[Records provided]

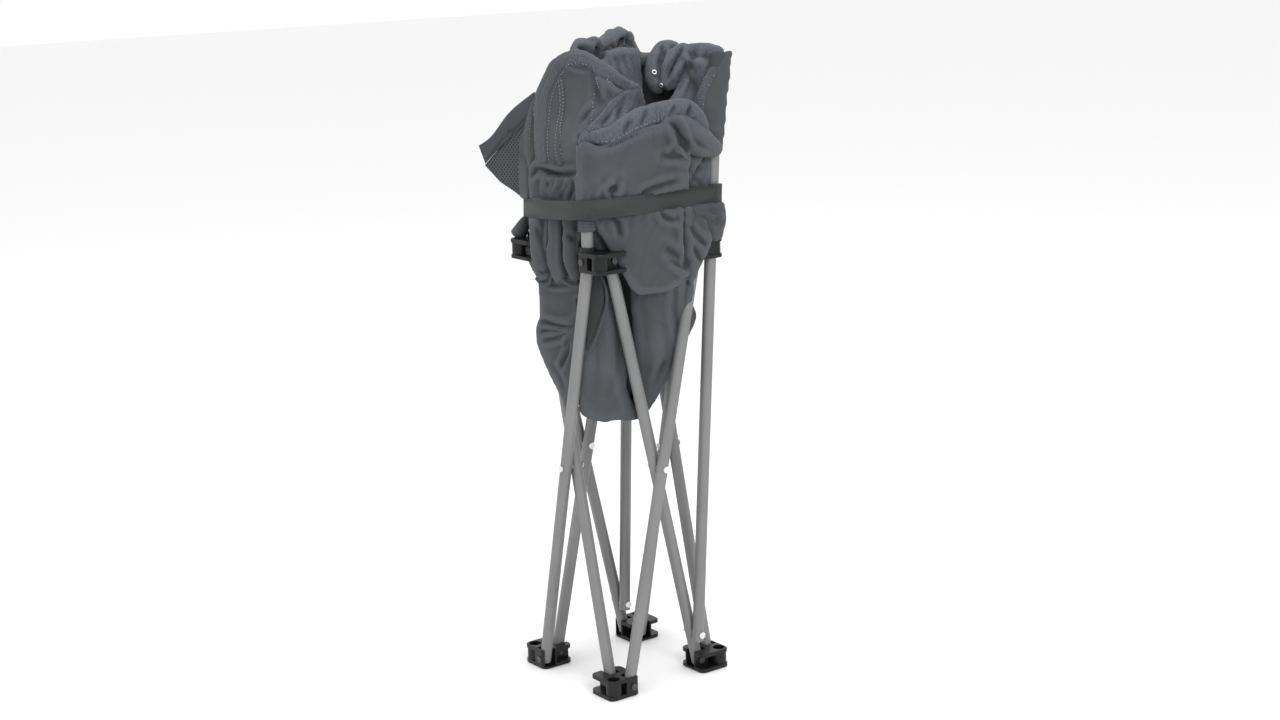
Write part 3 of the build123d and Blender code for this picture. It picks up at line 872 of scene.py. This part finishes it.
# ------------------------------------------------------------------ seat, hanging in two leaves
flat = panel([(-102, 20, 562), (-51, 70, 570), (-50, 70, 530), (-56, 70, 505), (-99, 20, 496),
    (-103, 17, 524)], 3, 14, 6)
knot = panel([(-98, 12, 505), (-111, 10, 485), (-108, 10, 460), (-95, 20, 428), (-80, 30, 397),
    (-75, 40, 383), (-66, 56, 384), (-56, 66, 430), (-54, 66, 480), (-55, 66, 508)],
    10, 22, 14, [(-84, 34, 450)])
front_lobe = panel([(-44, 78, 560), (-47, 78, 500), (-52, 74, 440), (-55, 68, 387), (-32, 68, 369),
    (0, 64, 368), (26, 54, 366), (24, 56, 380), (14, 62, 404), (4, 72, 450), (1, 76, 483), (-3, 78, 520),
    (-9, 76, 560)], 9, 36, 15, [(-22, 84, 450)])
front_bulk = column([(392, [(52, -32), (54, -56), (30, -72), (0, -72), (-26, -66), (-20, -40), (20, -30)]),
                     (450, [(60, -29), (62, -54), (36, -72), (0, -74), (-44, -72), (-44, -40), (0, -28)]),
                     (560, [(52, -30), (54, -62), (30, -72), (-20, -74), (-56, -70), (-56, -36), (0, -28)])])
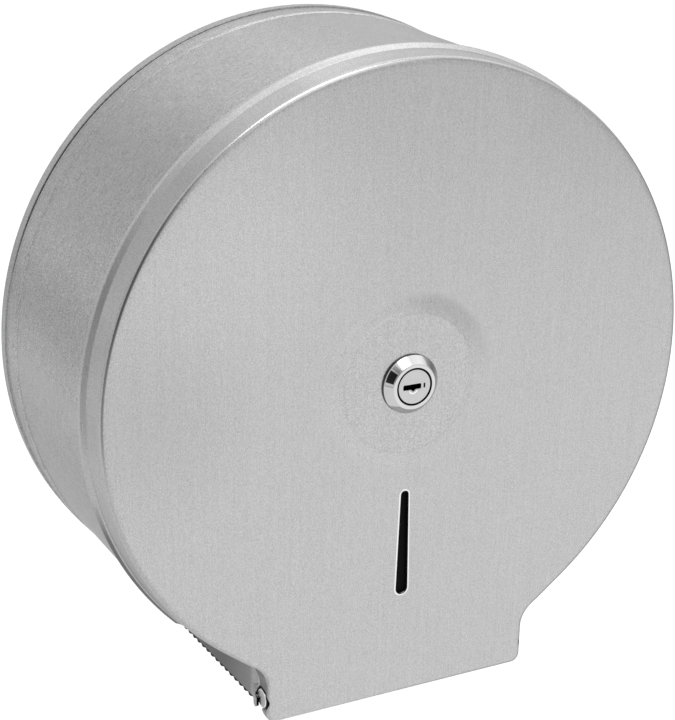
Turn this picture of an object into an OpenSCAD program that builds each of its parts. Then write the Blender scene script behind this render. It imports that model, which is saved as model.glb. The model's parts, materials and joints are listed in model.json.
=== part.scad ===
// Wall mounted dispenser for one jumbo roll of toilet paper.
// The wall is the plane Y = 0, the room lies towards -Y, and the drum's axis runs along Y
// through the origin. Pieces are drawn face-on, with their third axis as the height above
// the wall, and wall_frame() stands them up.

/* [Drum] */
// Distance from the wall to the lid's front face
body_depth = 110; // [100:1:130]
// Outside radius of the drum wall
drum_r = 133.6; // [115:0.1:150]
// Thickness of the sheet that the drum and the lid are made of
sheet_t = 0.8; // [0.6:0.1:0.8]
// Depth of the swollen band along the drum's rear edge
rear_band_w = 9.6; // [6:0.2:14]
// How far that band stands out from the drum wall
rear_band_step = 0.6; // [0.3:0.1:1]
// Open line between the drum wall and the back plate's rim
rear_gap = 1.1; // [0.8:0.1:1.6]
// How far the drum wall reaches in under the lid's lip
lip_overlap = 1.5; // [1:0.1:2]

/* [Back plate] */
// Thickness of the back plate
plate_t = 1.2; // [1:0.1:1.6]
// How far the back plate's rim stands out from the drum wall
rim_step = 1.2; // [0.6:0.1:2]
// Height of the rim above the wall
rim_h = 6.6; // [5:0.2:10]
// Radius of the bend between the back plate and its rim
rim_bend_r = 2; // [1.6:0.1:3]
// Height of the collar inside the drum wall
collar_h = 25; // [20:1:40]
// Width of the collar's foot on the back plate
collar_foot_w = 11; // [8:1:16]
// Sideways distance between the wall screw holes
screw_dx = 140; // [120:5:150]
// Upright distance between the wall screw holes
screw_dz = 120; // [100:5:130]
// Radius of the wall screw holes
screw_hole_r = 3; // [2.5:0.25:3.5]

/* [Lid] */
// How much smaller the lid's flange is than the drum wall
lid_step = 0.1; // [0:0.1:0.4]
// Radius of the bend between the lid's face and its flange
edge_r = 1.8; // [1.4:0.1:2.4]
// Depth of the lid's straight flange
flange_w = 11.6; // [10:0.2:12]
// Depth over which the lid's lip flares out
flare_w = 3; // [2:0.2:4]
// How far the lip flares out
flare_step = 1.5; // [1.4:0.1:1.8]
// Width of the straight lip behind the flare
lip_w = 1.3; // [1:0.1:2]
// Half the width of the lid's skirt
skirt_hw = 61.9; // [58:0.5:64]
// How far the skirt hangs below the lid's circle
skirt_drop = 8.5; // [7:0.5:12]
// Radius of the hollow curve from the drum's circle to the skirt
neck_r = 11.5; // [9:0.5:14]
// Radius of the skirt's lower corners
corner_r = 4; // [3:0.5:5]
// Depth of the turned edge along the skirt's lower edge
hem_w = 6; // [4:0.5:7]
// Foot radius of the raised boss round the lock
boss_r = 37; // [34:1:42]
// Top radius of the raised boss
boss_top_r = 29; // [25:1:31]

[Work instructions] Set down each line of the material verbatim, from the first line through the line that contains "stands them up.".

[Answer in full]
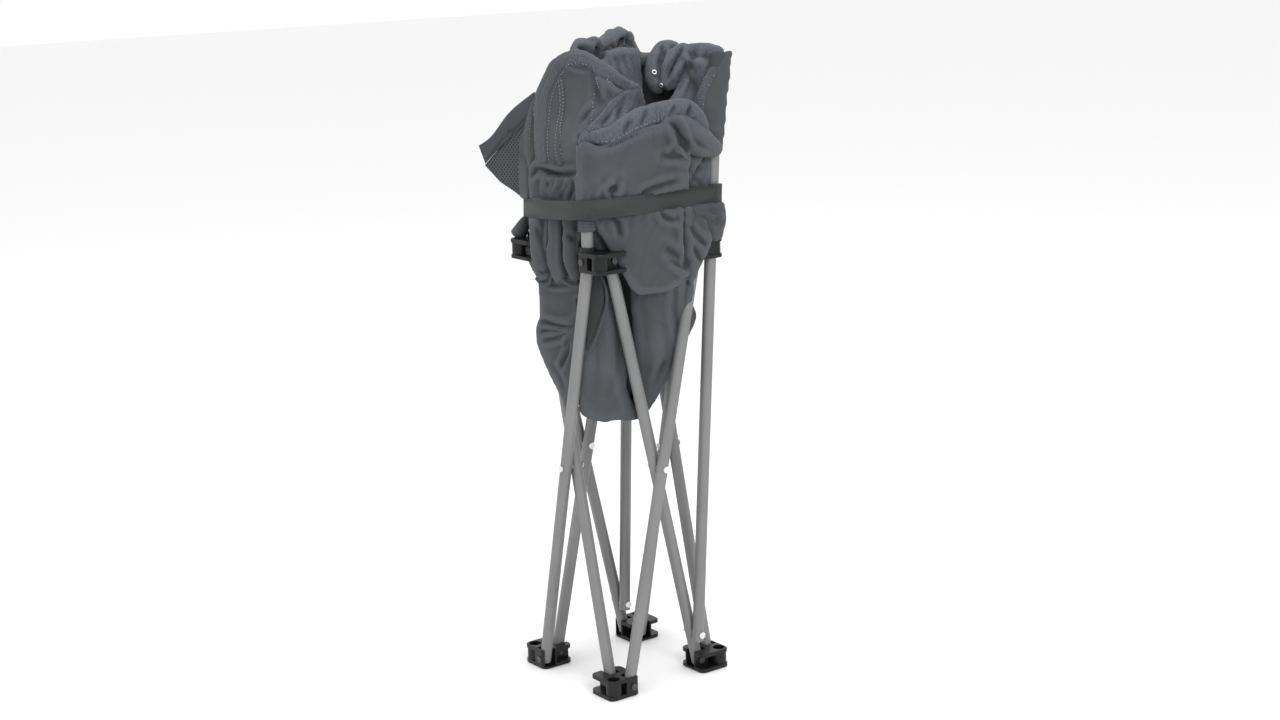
Write part 3 of the build123d and Blender code for this picture. It picks up at line 872 of scene.py. This part finishes it.
# ------------------------------------------------------------------ seat, hanging in two leaves
flat = panel([(-102, 20, 562), (-51, 70, 570), (-50, 70, 530), (-56, 70, 505), (-99, 20, 496),
    (-103, 17, 524)], 3, 14, 6)
knot = panel([(-98, 12, 505), (-111, 10, 485), (-108, 10, 460), (-95, 20, 428), (-80, 30, 397),
    (-75, 40, 383), (-66, 56, 384), (-56, 66, 430), (-54, 66, 480), (-55, 66, 508)],
    10, 22, 14, [(-84, 34, 450)])
front_lobe = panel([(-44, 78, 560), (-47, 78, 500), (-52, 74, 440), (-55, 68, 387), (-32, 68, 369),
    (0, 64, 368), (26, 54, 366), (24, 56, 380), (14, 62, 404), (4, 72, 450), (1, 76, 483), (-3, 78, 520),
    (-9, 76, 560)], 9, 36, 15, [(-22, 84, 450)])
front_bulk = column([(392, [(52, -32), (54, -56), (30, -72), (0, -72), (-26, -66), (-20, -40), (20, -30)]),
                     (450, [(60, -29), (62, -54), (36, -72), (0, -74), (-44, -72), (-44, -40), (0, -28)]),
                     (560, [(52, -30), (54, -62), (30, -72), (-20, -74), (-56, -70), (-56, -36), (0, -28)])])
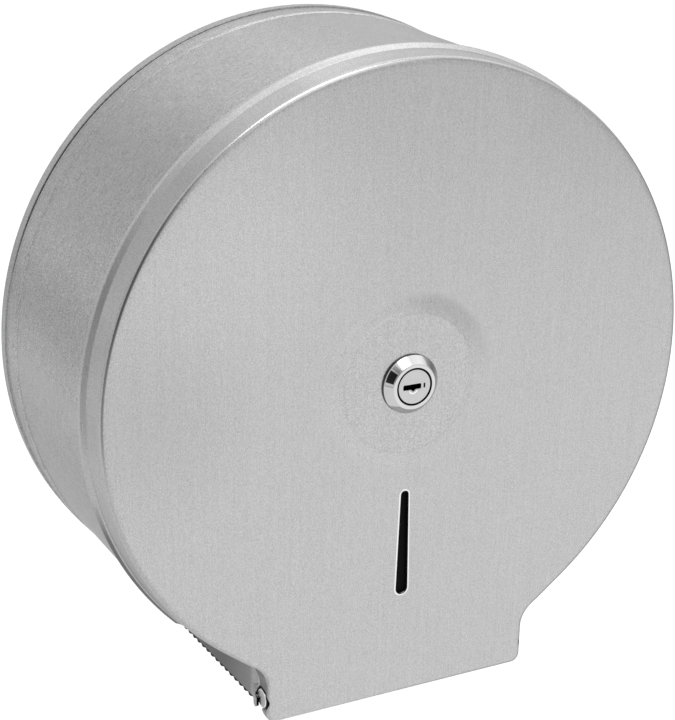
Turn this picture of an object into an OpenSCAD program that builds each of its parts. Then write the Blender scene script behind this render. It imports that model, which is saved as model.glb. The model's parts, materials and joints are listed in model.json.
=== part.scad ===
// Wall mounted dispenser for one jumbo roll of toilet paper.
// The wall is the plane Y = 0, the room lies towards -Y, and the drum's axis runs along Y
// through the origin. Pieces are drawn face-on, with their third axis as the height above
// the wall, and wall_frame() stands them up.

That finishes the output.